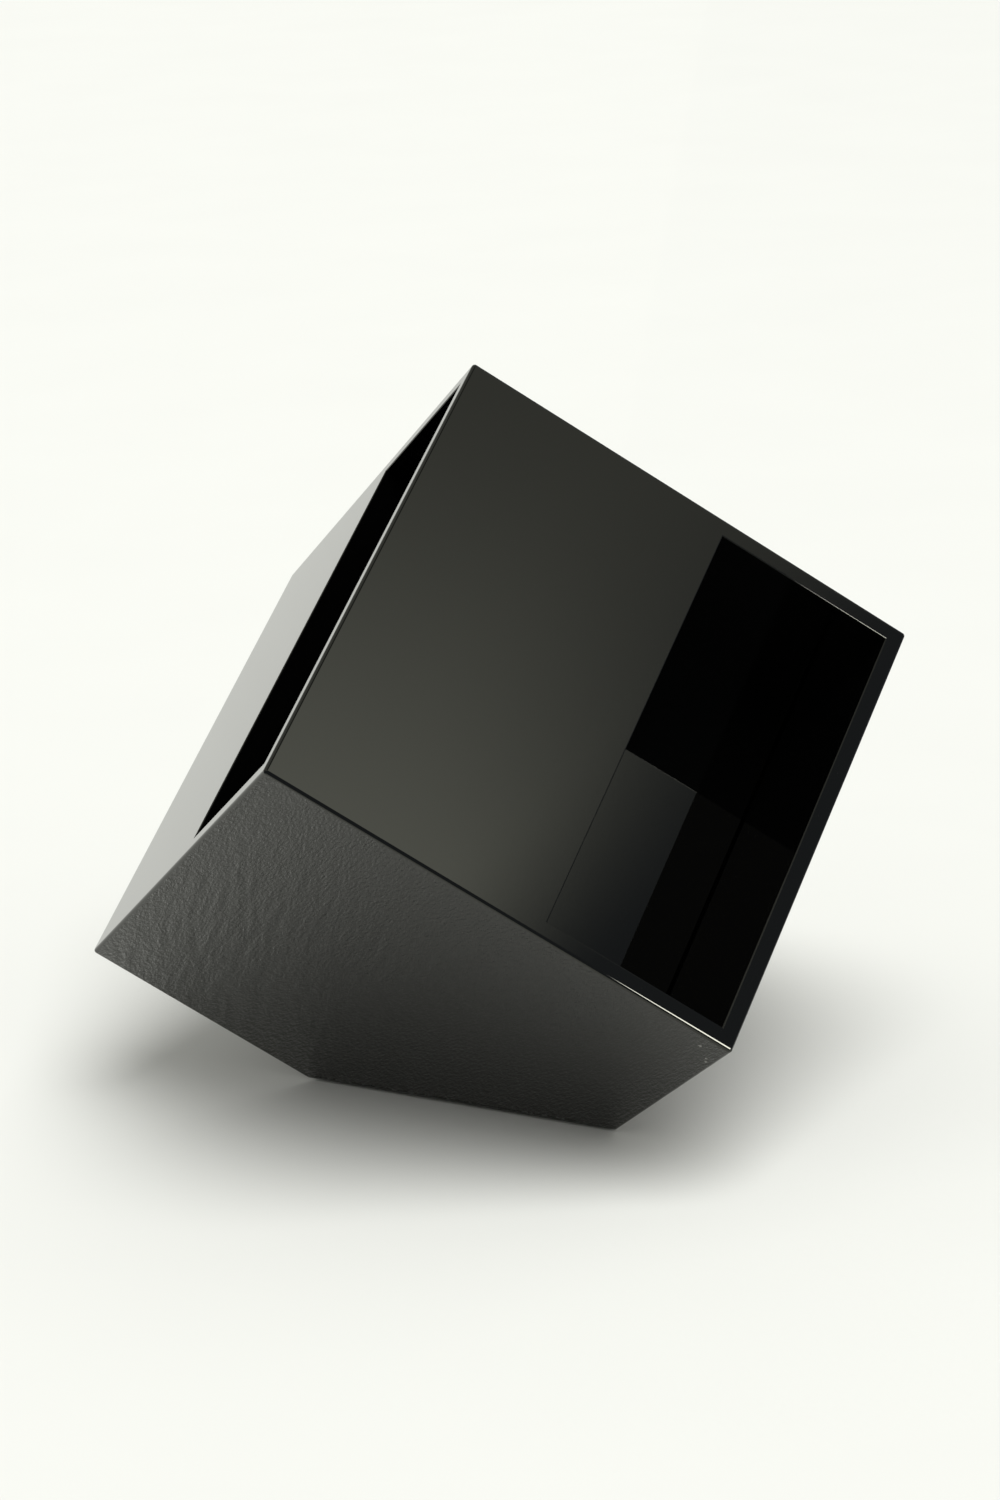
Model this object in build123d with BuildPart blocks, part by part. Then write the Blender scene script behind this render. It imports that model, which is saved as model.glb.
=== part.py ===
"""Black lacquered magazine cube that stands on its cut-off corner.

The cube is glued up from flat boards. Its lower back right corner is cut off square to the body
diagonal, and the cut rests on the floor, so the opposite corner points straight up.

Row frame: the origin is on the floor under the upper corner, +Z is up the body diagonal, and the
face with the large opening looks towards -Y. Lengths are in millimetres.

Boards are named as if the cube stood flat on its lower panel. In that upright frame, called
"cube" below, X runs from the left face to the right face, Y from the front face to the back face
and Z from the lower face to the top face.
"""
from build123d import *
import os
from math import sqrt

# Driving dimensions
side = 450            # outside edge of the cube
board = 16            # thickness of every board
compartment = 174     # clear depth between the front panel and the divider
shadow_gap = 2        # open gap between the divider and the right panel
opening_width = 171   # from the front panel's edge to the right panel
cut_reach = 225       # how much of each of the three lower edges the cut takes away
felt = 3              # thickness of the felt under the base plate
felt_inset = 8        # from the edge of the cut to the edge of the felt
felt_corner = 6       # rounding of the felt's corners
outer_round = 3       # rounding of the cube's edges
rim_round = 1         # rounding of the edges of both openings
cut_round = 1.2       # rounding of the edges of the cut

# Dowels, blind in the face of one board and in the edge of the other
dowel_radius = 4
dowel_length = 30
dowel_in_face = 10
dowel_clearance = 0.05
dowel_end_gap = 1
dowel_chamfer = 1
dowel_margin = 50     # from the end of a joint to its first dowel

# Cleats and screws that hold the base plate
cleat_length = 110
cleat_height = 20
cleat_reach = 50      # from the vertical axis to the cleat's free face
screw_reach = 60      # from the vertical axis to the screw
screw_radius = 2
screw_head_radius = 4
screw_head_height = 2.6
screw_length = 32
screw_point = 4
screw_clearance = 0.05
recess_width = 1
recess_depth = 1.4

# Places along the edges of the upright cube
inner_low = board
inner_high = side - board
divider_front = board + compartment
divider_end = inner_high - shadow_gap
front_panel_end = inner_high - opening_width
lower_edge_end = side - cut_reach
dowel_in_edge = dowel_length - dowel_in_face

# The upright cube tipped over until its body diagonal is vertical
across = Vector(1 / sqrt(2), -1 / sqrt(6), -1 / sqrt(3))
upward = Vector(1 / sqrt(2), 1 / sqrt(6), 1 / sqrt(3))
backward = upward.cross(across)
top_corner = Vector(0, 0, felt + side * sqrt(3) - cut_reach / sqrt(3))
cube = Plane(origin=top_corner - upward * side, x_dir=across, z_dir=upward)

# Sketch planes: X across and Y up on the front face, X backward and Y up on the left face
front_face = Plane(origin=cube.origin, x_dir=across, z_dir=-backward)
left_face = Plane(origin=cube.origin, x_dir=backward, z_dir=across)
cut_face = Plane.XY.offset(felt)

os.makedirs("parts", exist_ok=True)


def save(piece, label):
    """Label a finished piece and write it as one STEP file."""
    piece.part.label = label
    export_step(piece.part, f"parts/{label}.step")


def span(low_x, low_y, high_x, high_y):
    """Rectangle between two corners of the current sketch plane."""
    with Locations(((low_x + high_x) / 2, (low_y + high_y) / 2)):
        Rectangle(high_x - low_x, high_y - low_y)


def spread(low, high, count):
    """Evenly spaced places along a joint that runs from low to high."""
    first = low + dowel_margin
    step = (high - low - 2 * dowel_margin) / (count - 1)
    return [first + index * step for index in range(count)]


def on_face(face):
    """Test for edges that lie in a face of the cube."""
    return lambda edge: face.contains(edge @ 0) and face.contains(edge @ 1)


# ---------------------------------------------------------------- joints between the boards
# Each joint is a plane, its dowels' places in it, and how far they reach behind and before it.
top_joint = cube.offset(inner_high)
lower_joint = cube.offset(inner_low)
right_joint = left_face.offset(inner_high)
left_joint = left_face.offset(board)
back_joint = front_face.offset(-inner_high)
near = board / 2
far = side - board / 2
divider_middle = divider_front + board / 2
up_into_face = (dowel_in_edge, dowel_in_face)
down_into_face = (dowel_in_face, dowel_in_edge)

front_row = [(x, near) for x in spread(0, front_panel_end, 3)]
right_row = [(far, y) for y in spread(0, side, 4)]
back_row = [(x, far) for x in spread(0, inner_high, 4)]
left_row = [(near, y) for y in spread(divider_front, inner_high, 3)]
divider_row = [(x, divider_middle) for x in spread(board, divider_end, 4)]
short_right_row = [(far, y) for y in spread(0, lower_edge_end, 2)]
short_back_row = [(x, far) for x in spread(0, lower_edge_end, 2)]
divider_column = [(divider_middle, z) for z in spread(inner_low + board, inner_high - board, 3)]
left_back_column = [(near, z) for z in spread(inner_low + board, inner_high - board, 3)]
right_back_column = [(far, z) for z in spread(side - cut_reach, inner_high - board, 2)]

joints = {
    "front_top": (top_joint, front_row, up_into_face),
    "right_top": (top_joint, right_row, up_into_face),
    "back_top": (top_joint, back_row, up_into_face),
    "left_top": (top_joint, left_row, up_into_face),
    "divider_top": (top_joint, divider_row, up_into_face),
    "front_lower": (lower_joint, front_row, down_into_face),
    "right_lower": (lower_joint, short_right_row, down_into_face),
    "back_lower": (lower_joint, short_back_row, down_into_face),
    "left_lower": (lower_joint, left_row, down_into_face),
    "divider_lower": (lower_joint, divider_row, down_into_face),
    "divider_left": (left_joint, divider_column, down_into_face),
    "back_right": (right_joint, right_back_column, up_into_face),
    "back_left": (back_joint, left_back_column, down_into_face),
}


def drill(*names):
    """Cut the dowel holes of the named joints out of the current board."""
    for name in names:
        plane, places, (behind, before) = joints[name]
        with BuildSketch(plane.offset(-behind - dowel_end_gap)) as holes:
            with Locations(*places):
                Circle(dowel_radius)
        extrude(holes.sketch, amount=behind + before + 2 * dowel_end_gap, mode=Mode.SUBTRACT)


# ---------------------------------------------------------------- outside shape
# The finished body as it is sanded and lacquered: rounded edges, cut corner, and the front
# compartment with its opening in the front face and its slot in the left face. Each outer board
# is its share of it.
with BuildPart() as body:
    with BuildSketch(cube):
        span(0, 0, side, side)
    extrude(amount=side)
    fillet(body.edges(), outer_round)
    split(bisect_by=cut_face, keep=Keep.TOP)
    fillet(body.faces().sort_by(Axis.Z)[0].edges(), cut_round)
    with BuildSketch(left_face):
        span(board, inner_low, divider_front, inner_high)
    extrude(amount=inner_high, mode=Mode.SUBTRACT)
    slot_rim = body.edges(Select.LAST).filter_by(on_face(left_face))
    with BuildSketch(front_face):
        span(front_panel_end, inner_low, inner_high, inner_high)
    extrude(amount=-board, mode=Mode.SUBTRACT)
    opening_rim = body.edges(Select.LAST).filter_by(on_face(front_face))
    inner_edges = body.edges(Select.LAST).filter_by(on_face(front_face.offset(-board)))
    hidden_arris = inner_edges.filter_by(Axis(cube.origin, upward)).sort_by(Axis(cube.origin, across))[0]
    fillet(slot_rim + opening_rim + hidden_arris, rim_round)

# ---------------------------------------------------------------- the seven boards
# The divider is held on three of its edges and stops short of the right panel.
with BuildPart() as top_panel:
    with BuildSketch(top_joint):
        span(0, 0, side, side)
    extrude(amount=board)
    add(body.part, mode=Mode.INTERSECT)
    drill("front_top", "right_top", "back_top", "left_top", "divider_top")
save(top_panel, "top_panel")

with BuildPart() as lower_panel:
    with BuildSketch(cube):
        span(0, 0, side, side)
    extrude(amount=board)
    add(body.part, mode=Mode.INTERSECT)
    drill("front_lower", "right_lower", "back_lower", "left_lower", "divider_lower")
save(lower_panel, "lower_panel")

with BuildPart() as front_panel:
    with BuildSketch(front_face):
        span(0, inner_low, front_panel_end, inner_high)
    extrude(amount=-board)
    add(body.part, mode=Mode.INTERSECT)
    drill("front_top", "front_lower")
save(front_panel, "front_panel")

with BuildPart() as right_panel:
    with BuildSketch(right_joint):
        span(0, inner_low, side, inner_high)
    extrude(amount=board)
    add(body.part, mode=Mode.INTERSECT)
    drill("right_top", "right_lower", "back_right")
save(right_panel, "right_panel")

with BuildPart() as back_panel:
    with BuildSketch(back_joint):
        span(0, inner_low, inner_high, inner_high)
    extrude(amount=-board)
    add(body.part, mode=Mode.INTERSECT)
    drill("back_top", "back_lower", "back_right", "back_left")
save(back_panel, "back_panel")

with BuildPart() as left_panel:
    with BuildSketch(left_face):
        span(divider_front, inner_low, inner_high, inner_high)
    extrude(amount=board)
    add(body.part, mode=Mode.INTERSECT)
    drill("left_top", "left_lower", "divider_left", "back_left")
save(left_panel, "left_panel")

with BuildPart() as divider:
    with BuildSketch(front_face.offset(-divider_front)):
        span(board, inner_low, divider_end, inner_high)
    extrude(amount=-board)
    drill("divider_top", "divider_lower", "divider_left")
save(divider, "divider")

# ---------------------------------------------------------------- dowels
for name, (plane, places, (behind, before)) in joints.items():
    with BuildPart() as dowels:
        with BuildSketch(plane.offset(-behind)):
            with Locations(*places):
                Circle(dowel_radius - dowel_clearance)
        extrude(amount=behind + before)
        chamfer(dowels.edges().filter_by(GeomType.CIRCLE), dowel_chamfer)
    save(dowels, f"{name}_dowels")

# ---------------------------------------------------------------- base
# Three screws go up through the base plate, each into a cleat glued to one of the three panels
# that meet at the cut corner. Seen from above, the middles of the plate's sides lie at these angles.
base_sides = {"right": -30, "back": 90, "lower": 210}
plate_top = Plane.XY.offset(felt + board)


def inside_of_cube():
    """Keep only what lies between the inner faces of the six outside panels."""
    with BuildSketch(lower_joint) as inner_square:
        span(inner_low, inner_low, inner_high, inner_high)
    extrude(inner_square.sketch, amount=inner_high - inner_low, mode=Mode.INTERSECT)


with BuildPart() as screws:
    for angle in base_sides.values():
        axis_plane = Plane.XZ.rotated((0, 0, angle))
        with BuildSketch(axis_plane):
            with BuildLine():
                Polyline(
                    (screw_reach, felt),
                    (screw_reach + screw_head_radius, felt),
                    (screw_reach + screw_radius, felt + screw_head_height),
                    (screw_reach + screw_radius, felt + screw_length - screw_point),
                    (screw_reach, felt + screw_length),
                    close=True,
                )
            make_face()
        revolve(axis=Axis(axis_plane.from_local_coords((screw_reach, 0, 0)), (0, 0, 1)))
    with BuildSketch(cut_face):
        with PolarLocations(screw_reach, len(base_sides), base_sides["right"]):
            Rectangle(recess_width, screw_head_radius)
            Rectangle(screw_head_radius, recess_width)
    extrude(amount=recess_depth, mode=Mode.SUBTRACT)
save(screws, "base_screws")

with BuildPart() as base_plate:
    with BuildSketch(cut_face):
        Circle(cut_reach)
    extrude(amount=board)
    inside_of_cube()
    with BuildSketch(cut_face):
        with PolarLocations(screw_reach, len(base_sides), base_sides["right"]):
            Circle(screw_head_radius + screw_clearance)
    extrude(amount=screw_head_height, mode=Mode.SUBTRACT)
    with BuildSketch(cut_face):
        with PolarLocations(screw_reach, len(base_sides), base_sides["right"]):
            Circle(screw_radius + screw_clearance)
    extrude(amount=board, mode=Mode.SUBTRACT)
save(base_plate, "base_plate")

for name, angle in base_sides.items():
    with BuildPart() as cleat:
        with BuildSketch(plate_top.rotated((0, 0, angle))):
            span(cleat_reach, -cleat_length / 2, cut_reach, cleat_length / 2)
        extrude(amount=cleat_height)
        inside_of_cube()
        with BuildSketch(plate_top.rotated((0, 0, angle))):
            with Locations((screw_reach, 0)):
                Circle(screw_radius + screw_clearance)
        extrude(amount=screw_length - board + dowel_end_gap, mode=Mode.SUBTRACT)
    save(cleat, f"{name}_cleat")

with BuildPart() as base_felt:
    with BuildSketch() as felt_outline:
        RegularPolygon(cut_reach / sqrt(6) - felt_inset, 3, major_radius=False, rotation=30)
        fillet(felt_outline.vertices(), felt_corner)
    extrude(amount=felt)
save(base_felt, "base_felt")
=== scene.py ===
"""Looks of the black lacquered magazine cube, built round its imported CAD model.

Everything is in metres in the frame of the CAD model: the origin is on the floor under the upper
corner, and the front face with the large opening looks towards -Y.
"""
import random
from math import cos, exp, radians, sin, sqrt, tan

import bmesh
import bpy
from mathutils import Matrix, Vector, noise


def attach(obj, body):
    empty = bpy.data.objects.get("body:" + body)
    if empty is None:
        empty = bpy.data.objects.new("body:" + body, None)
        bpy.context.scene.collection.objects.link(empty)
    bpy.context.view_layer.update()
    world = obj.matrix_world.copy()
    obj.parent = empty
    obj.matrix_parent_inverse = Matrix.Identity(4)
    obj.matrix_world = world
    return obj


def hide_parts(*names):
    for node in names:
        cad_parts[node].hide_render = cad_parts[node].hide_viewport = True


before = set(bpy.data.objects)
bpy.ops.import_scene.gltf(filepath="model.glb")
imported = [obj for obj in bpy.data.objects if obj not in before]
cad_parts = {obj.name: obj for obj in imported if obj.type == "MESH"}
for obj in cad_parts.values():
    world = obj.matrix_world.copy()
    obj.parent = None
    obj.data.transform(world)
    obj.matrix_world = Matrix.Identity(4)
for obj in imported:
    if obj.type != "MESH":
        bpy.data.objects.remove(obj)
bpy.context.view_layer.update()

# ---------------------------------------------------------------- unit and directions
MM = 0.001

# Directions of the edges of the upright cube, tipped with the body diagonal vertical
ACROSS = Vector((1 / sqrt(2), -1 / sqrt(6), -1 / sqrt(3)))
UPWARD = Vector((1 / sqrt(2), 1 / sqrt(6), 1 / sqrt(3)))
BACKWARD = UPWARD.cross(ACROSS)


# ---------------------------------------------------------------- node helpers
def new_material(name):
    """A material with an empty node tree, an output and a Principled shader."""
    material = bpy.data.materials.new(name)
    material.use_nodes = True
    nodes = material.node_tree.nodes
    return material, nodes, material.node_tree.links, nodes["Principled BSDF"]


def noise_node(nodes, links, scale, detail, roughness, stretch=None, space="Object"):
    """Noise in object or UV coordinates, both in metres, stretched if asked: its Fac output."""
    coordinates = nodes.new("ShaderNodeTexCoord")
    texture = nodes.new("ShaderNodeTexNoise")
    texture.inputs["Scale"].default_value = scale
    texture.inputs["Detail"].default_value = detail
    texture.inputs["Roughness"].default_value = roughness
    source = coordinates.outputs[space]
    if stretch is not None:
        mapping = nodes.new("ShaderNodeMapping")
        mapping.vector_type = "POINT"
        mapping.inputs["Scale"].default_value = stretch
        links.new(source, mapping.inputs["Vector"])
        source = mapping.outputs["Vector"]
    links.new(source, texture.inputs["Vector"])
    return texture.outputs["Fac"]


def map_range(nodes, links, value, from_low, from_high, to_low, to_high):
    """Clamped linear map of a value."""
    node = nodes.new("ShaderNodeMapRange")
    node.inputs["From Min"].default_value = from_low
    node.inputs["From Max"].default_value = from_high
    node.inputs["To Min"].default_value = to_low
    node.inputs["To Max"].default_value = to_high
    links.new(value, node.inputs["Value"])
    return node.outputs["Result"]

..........

__Problem requirements__: Start at the line with "for name, angle", stop at the line with "if empty is", and return every line in that stretch exactly, those two included.

__Result below__:
for name, angle in base_sides.items():
    with BuildPart() as cleat:
        with BuildSketch(plate_top.rotated((0, 0, angle))):
            span(cleat_reach, -cleat_length / 2, cut_reach, cleat_length / 2)
        extrude(amount=cleat_height)
        inside_of_cube()
        with BuildSketch(plate_top.rotated((0, 0, angle))):
            with Locations((screw_reach, 0)):
                Circle(screw_radius + screw_clearance)
        extrude(amount=screw_length - board + dowel_end_gap, mode=Mode.SUBTRACT)
    save(cleat, f"{name}_cleat")

with BuildPart() as base_felt:
    with BuildSketch() as felt_outline:
        RegularPolygon(cut_reach / sqrt(6) - felt_inset, 3, major_radius=False, rotation=30)
        fillet(felt_outline.vertices(), felt_corner)
    extrude(amount=felt)
save(base_felt, "base_felt")
=== scene.py ===
"""Looks of the black lacquered magazine cube, built round its imported CAD model.

Everything is in metres in the frame of the CAD model: the origin is on the floor under the upper
corner, and the front face with the large opening looks towards -Y.
"""
import random
from math import cos, exp, radians, sin, sqrt, tan

import bmesh
import bpy
from mathutils import Matrix, Vector, noise


def attach(obj, body):
    empty = bpy.data.objects.get("body:" + body)
    if empty is None:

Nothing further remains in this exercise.